The pavilion strike on May 8 coincided with the final preview day before the Biennale opened to the public. The immediate question is whether the actions will continue or expand once the public exhibition phase begins. The Art Not Genocide Alliance's demands — barring Israel from the event — are unlikely to be met by Biennale organizers, which means the protest is likely to evolve into a sustained presence rather than a resolution. The jury's resignation adds institutional weight to the protest, but the Biennale's organizing body retains ultimate authority over participation rules.

Conclusion: Protest in a Fractured Moment

This week's cluster of protest stories doesn't point to a single political movement gathering strength. It points to something more diffuse and in some ways more revealing: a political environment in which dissent is constant, varied, and operating simultaneously across cultural, academic, and legal terrain.

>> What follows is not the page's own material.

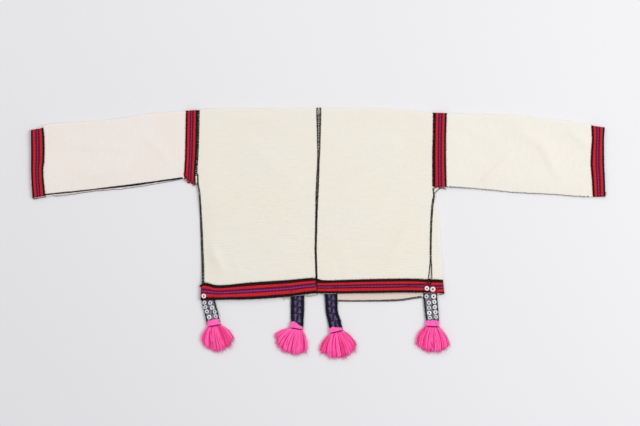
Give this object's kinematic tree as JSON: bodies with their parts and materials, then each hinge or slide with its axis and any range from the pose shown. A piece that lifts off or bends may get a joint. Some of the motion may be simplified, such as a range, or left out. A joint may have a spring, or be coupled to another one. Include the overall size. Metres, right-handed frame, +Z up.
{
  "type": "long-sleeve top",
  "caption": "Cropped long-sleeve top of cream cloth, laid flat back up, with striped tape edges, patterned hem straps, yarn tassels and shell discs.",
  "frame": {"origin": "on the floor, under the middle of the whole garment's bounding box", "axes": "+X from cuff to cuff towards the wearer's right, +Y from the hem towards the shoulder fold, +Z up from the surface on which the garment lies with its back up"},
  "size_m": [1.1984, 0.524, 0.0091],
  "materials": {
    "cloth": "matte handwoven cream cotton with fine ribs",
    "tape": "matte warp-faced tape striped red, purple and near black",
    "strap": "matte navy-black woven strap with a muted lilac diamond pattern",
    "yarn": "matte hot pink wool yarn",
    "shell": null
  },
  "bodies": {
    "root": {"body_left": "cloth", "body_right": "cloth", "sleeve_left": "cloth", "sleeve_right": "cloth", "armhole_band_left": "tape", "armhole_band_right": "tape", "cuff_band_left": "tape", "cuff_band_right": "tape", "hem_band_back_left": "tape", "hem_band_back_right": "tape", "hem_band_front_left": "tape", "hem_band_front_right": "tape", "strap_outer_left": "strap", "strap_inner_left": "strap", "strap_inner_right": "strap", "strap_outer_right": "strap", "tassel_outer_left": "yarn", "tassel_inner_left": "yarn", "tassel_inner_right": "yarn", "tassel_outer_right": "yarn", "shell_left_01": "shell", "shell_left_02": "shell", "shell_left_03": "shell", "shell_left_04": "shell", "shell_left_05": "shell", "shell_left_06": "shell", "shell_left_07": "shell", "shell_left_08": "shell", "shell_left_09": "shell", "shell_right_01": "shell", "shell_right_02": "shell", "shell_right_03": "shell", "shell_right_04": "shell", "shell_right_05": "shell", "shell_right_06": "shell", "shell_right_07": "shell", "shell_right_08": "shell", "shell_right_09": "shell", "shell_right_10": "shell", "shell_right_11": "shell", "shell_right_12": "shell"}
  },
  "joints": []
}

The Venice Biennale closures represent protest at its most symbolic — powerful as gesture, limited in immediate consequence. The Texas Tech march represents protest in its most traditional form: citizens gathering in public to make their opposition heard, knowing full well that the law they're opposing isn't going anywhere immediately. The Quiogue sentencing represents protest's hardest edge — the point at which dissent intersects with criminal law, and where the argument shifts from politics to evidence.

What unites all three is the question of what it costs to say no. In Venice, it cost a day of visibility. In Lubbock, it cost hours in the heat and the knowledge that the chancellor you're protesting still runs your institution. In Los Angeles, for one man, it cost 30 months. The calculus of dissent is never abstract — it lands on specific people making specific choices. The week of May 7-8, 2026, offered three vivid illustrations of what those choices look like, and what they mean.